As far as I'm concerned, nobody has the right to laugh at you if you picked the Sega Saturn as your horse in the 32-bit console race. The Saturn was home to Panzer Dragoon, a series that wholly deserves to be thriving today. Unfortunately, even the memory of Sega's dragon-shooter is filmy; though game nostalgia is big business, Panzer Dragoon games have not haunted us beyond a weak attempt here and there, and we're sadder for it.
3D games in the 32/64-bit era tended to be afflicted with the Uglies. It was an awkward, transitional phase for gaming that was worsened by developers who fought against console limitations instead of working with them.
Panzer Dragoon worked with the Saturn's limitations.
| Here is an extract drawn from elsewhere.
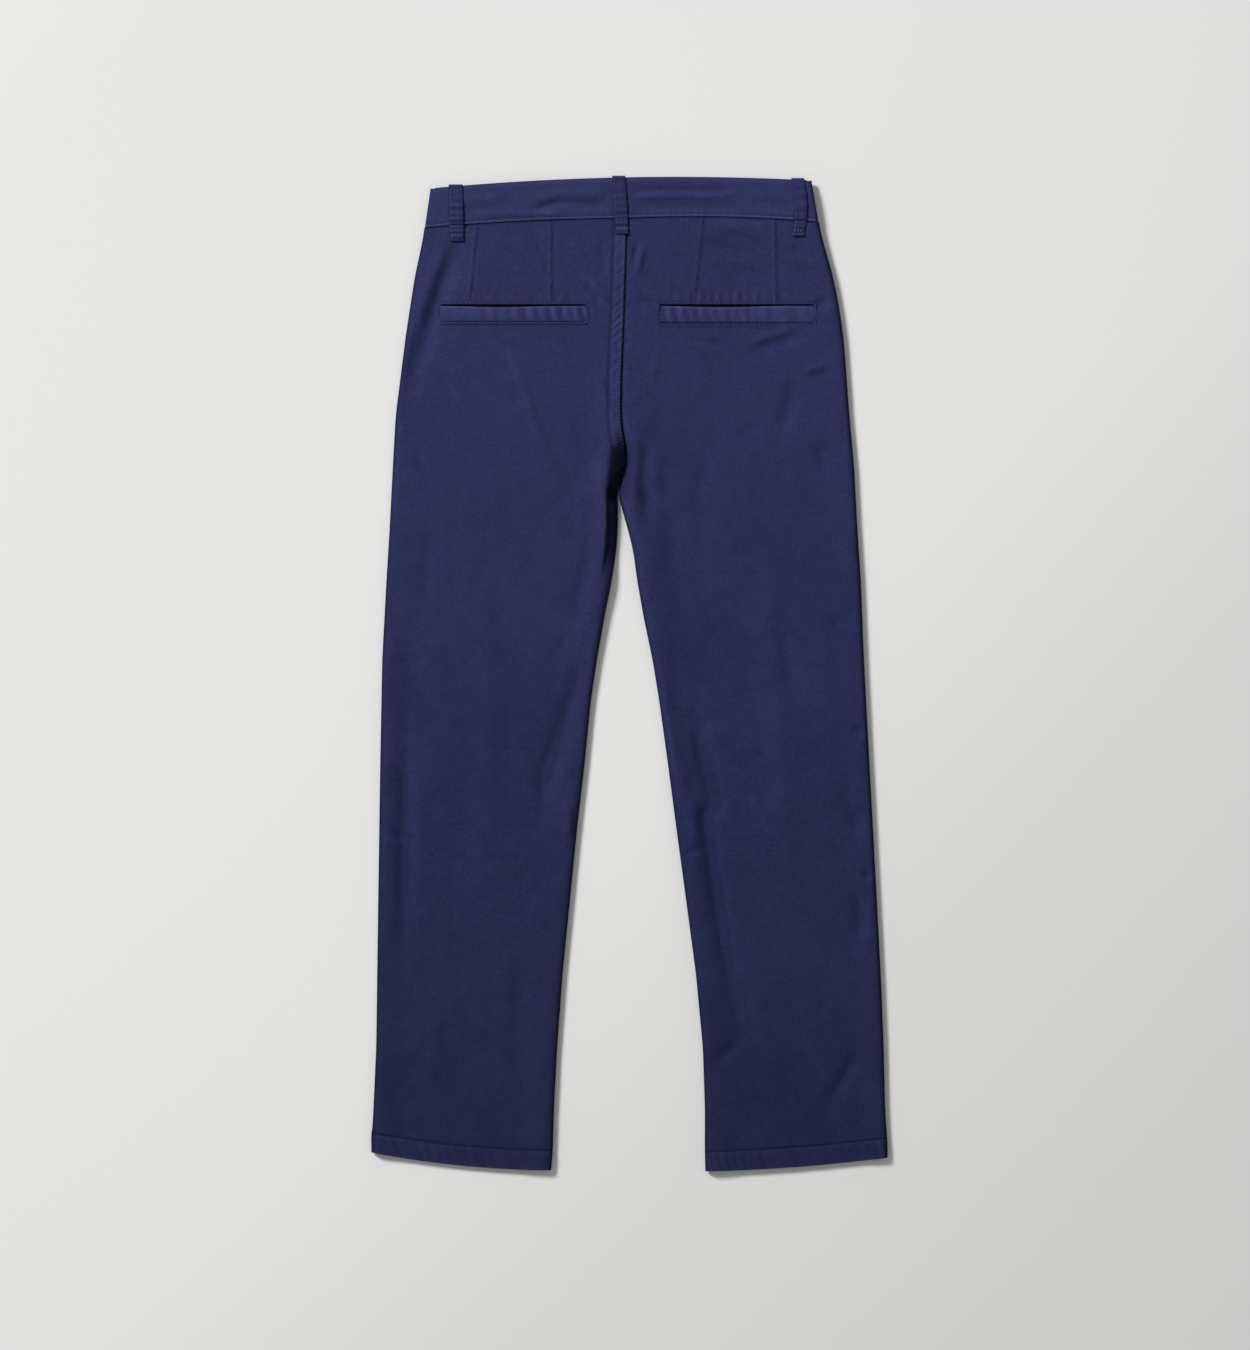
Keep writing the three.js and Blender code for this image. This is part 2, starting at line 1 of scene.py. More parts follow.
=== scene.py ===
import bpy
import json
import math
import numpy as np
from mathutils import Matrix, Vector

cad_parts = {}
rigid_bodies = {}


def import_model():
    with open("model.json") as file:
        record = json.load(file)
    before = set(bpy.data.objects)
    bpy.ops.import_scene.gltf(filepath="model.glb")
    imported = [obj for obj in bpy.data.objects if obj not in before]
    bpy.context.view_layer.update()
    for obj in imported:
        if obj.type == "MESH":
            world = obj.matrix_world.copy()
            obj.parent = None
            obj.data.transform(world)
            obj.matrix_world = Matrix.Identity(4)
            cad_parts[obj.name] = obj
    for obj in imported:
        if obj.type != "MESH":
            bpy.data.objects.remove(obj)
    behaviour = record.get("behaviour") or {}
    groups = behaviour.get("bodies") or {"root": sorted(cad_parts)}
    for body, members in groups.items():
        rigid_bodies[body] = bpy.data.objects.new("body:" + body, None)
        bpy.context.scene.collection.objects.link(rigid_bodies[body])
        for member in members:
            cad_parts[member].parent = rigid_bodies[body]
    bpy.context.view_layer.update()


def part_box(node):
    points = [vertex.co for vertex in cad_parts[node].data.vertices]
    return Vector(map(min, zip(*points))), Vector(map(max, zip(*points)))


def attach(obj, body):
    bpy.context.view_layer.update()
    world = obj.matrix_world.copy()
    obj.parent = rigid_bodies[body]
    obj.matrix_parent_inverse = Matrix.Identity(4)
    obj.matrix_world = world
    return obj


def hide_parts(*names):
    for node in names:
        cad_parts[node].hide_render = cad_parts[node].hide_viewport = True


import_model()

# ---- Camera: straight above the garment, as high as shows it whole with a margin of table.
camera_data = bpy.data.cameras.new("camera")
camera_data.sensor_fit = "VERTICAL"
camera_data.sensor_height = 24
view_distance = 3.2
view_height = 1.35
camera_data.lens = camera_data.sensor_height * view_distance / view_height
camera = bpy.data.objects.new("camera", camera_data)
camera.location = (-0.0045, -0.0015, 3.206)
bpy.context.collection.objects.link(camera)
bpy.context.scene.camera = camera

# ---- Back panels: navy cotton twill cut in two, joined down the seat by a seam with a stitched
# allowance on the left, darted under the waist, and folded to the fronts at the sides. They lie
# loosely on the fronts, so they carry the soft folds of a garment that was put down by hand.
navy = (0.0166, 0.0200, 0.0728, 1)
worn_navy = (0.056, 0.064, 0.178, 1)
# Painted shade: the dark colour the cloth is mixed towards in grooves, hollows and rolled edges.
painted_shade_navy = (0.0028, 0.0033, 0.014, 1)

# Edges in millimetres from the frame's origin: how far up, and where.
edges = {
    "left": {
        "side": [(-480, -258.5), (-464, -257.6), (-374, -253.5), (-226, -251.5), (-91, -249.5),
                 (14, -247.5), (93, -243.3), (146, -240), (206, -237), (259, -234), (294, -229.5),
                 (334, -224.5), (369, -219.2), (396, -215), (426, -208.5), (446, -204.7)],
        "inner": [(-497, -78.5), (-478, -76.7), (-438, -75.7), (-376, -72.5), (-301, -67),
                  (-226, -59.5), (-156, -52.5), (-91, -45), (-26, -38.5), (14, -32.5), (54, -25.5),
                  (94, -17.5), (124, -13), (149, -11.5), (169, -11.5), (184.5, -12), (192, -8),
                  (200, -4.5), (210, -2), (224, -3), (240, -6.5), (259, -8.3), (294, -7.7),
                  (334, -6.1), (369, -4.7), (434, -2.7), (455, -2)],
        "waist": (445.5, 455.0, 2.0), "hem": (-479.2, -496.8, -4.5),
        "pocket": (-188.0, -45.0, 352.2, 368.4),
    },
    "right": {
        "side": [(-485, 258.5), (-461, 257.3), (-434, 255.8), (-376, 254.5), (-301, 251.5),
                 (-226, 247.5), (-156, 243.8), (-91, 240.2), (14, 234.7), (94, 231.5), (147, 228),
                 (208, 224.8), (259, 220), (294, 217.5), (334, 214.5), (367, 209.8), (398, 203.5),
                 (431, 194), (451, 189)],
        "inner": [(-498, 76), (-479, 75.3), (-438, 75.5), (-376, 73.5), (-301, 66.5), (-226, 56.5),
                  (-156, 47), (-91, 38.5), (-26, 29.5), (14, 23), (54, 14.5), (94, 7.5), (124, 3.5),
                  (149, -3), (169, -9), (184.5, -12), (192, -8), (200, -4.5), (210, -2), (224, -3),
                  (240, -6.5), (259, -8.3), (294, -7.7), (334, -6.1), (369, -4.7), (434, -2.7),
                  (455, -2)],
        "waist": (451.0, 455.0, 3.3), "hem": (-484.3, -498.0, -2.6),
        "pocket": (31.5, 183.5, 351.0, 368.4),
    },
}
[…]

The shooter's visuals might not be as impressive as they once were, but there's no mistaking the care taken with the art direction, especially in the opening cutscene (thanks in part to creative contributions made by French artist Moebius, whose Arzach comic series served as the main inspiration for Panzer Dragoon's arid, rocky world).
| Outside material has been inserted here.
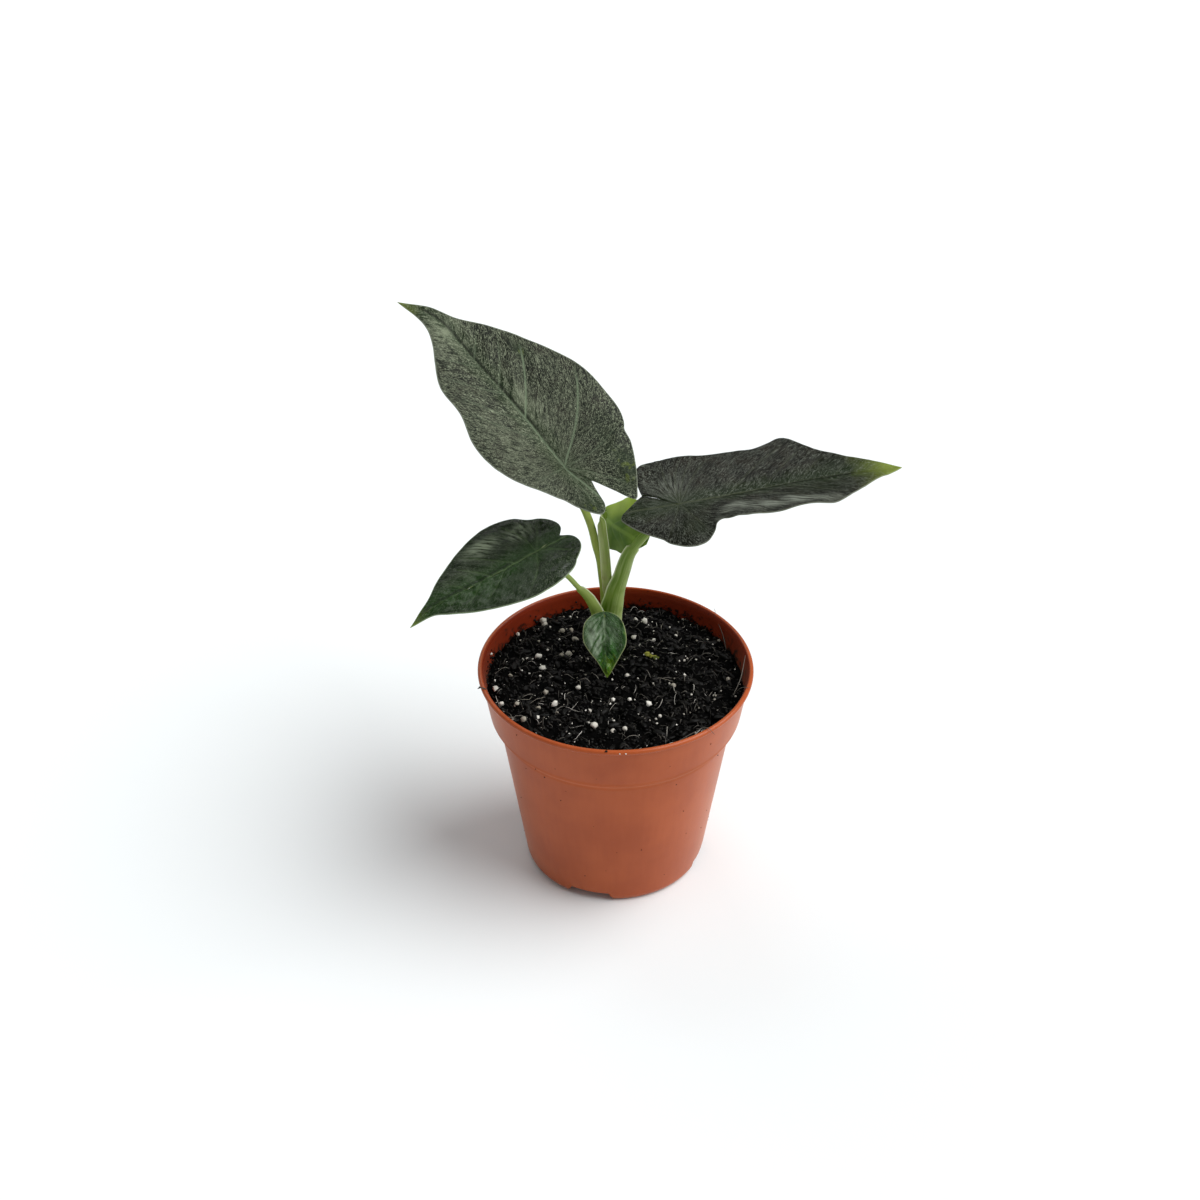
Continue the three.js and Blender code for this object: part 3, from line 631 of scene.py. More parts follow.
def make_lumps(name, material, places, sizes, proportions, detail, tip, rng):
    """Scatters lumps of one material and makes a piece of them."""
    points, faces, tints = scatter_lumps(places, sizes, proportions, detail, tip, rng)
    make_piece(name, points, [faces], [material], fields={"tint": tints})


# %% Places on the soil


def on_soil(x, y, lift):
    """Places on the soil's surface, raised by lift."""
    return np.stack([x, y, soil_top(x, y) + lift], -1)


def random_places(count, reach, rng):
    """Places spread evenly over the round surface of the soil."""
    radius, turn = reach * np.sqrt(rng.uniform(0, 1, count)), rng.uniform(0, 2 * math.pi, count)
    return radius * np.cos(turn), radius * np.sin(turn)


# %% Finish of the loose bits


def tinted_material(name, low_colour, high_colour, roughness, grain_mm, gloss=0.15):
    """A rough natural material whose lumps differ in tone by their tint, with a grain in each."""
    material, tree, shader = start_material(name, {"Roughness": roughness, "Specular IOR Level": gloss})
    tint = add_node(tree, "Attribute", {"attribute_name": "tint"}).outputs["Fac"]
    place = add_node(tree, "TexCoord").outputs["Object"]
    grain = add_node(tree, "TexNoise", inputs={"Vector": place, "Scale": 1 / (grain_mm * MM), "Detail": 4})
    mixed = add_node(tree, "Math", {"operation": "MULTIPLY_ADD"}, {0: grain, 1: 0.5, 2: tint})
    share = add_node(tree, "MapRange", inputs={"Value": mixed, "From Min": 0.2, "From Max": 1.3})
    colour = add_node(tree, "Mix", COLOURS, {0: share, 6: linear(low_colour), 7: linear(high_colour)})
    bump = add_node(tree, "Bump", inputs={"Height": grain, "Strength": 0.6, "Distance": 0.0002})
    set_inputs(shader, {"Base Color": colour, "Normal": bump})
    return material


# %% Crumbs and bark chips
SEED = 11
CRUMB_COUNT = 2400
CRUMB_SIZES = (0.35, 1.3)
CHIP_COUNT = 260
CHIP_SIZES = (1.2, 3.2)
SCATTER_REACH = 54.5

rng = np.random.default_rng(SEED)
x, y = random_places(CRUMB_COUNT, SCATTER_REACH, rng)
sizes = rng.uniform(*CRUMB_SIZES, CRUMB_COUNT)
crumb_points, crumb_faces, crumb_tints = scatter_lumps(
    on_soil(x, y, 0.25 * sizes), sizes, (1, 0.8, 0.7), detail=1, tip=1.5, rng=rng)
x, y = random_places(CHIP_COUNT, SCATTER_REACH - 2, rng)
sizes = rng.uniform(*CHIP_SIZES, CHIP_COUNT)
chip_points, chip_faces, chip_tints = scatter_lumps(
    on_soil(x, y, 0.1 * sizes), sizes, (1, 0.45, 0.28), detail=2, tip=0.5, rng=rng)
bark = tinted_material("composted_bark", "#030303", "#0f0d0b", 0.5, 1.2, 0.16)
make_piece("soil_crumbs", np.vstack([crumb_points, chip_points]),
           [crumb_faces, chip_faces + len(crumb_points)], [bark],
           fields={"tint": np.concatenate([crumb_tints, chip_tints])})

# %% Perlite grains
# The largest grains, listed as (x, y, size), then small ones at random, more on the left.
LARGE_GRAINS = [
    (9, 44, 1.6), (13, 40, 1.9), (31, 47, 1.4), (8, 29, 1.7), (17, 27, 1.0), (27, 31, 1.0), (46, 29, 0.9),
    (25, -5, 1.4), (43, -10, 1.3), (49, 1, 1.2), (14, -17, 1.8), (19, -25, 1.1), (30, 2, 1.2), (5, 0, 1.1),
    (6, -15, 1.1), (4, -34, 1.3), (-33, 43, 2.2), (-32, 39, 1.7), (-24, 34, 1.5), (-20, 35, 1.3),
    (-18, 26, 1.6), (-21, 17, 1.9), (-24, 15, 1.4), (-34, 13, 1.7), (-32, 7, 1.7), (-39, 14, 0.9),
    (-44, 32, 1.1), (-46, 3, 1.1), (-52, -7, 1.7), (-49, -16, 1.2), (-42, -19, 1.2), (-33, -20, 1.4),
    (-39, -27, 1.7), (-33, -26, 1.2), (-30, -10, 1.5), (-26, -18, 1.9), (-16, -8, 1.5), (-11, -23, 1.2),
    (-9, -34, 1.9), (-1, -17, 1.1), (-1, -35, 1.3),
]
SMALL_GRAINS = 300
SMALL_SIZES = (0.2, 0.7)
LEFT_SHARE = 0.3

grains = np.array(LARGE_GRAINS, float)
x, y = random_places(SMALL_GRAINS, SCATTER_REACH, rng)
x = np.where(rng.uniform(0, 1, SMALL_GRAINS) < LEFT_SHARE, -np.abs(x), x)
small = rng.uniform(*SMALL_SIZES, SMALL_GRAINS)
places = np.vstack([on_soil(grains[:, 0], grains[:, 1], 0.45 * grains[:, 2]), on_soil(x, y, 0.4 * small)])
perlite = tinted_material("expanded_perlite", "#8f887a", "#f2efe6", 0.85, 0.7)
make_lumps("soil_perlite", perlite, places, np.concatenate([grains[:, 2], small]), (0.95, 0.8, 0.75),
           detail=2, tip=1.5, rng=rng)

# %% [markdown]
# ## Fibres and straws
# Fine brown fibres and a few pale straws lie on the soil. Hair curves could show them, but the finished
# model keeps meshes only, so each one is a thin tube on an arc that follows the soil and rises a little
# between its ends.

# %% Fibres and straws
FIBRE_SIDES = 4
FIBRE_STEPS = 9


def fibre_tubes(x, y, heading, length, bend, arch, thick, lift):
    """Points and faces of many fibres: a heading that turns evenly by bend, and a height over the soil.

    Along the share t the height is arch times 4 t (1 - t), and the thickness falls to a quarter at both
    ends.
    """
    t = np.linspace(0, 1, FIBRE_STEPS)[None, :]
    angle = heading[:, None] + bend[:, None] * t
    step = length[:, None] / (FIBRE_STEPS - 1)
    px = x[:, None] + np.cumsum(step * np.cos(angle), axis=1)
    py = y[:, None] + np.cumsum(step * np.sin(angle), axis=1)
    inside = np.minimum(1, (SCATTER_REACH + 1) / np.hypot(px, py))
    px, py = px * inside, py * inside
    pz = soil_top(px, py) + lift[:, None] + arch[:, None] * 4 * t * (1 - t)
    radius = thick[:, None] * (0.25 + 0.75 * np.sin(math.pi * t) ** 0.5)
    round_turn = np.linspace(0, 2 * math.pi, FIBRE_SIDES, endpoint=False)
    across = radius[..., None] * np.cos(round_turn)
    rise = radius[..., None] * np.sin(round_turn)
    points = np.stack([px[..., None] - across * np.sin(angle)[..., None],
                       py[..., None] + across * np.cos(angle)[..., None], pz[..., None] + rise], -1)
    first_ring = np.arange(FIBRE_SIDES)
    ends = [first_ring, (first_ring + (FIBRE_STEPS - 1) * FIBRE_SIDES)[::-1]]
    faces = np.vstack([grid_faces(FIBRE_STEPS, FIBRE_SIDES, closed=True, turned=True), *ends])
    starts = np.arange(len(x)) * FIBRE_STEPS * FIBRE_SIDES
    return points.reshape(-1, 3), (faces[None] + starts[:, None, None]).reshape(-1, 4)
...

The game's opening cinema doesn't burden the player with much in the way of text beyond a brief summary of events. Despite the brevity and the relative blandness of the character models (intentionally dull colours, low polygon count and textures, jerky movements), the hostility and danger of the environment is conveyed perfectly. Early in the cinema, a friend of the hero's is picked off by a scuttling crustacean with a large stinger. The hero chases the sand-crab into some ruins, where it's quickly preyed upon by a much bigger, even deadlier shelled beast. But within seconds, that monster is slain in the crossfire of a dragon fight, which is merely one far-reaching tentacle of a world-consuming war.
“No,” Panzer Dragoon says to the player, “the world you're about to explore is not pro-human.”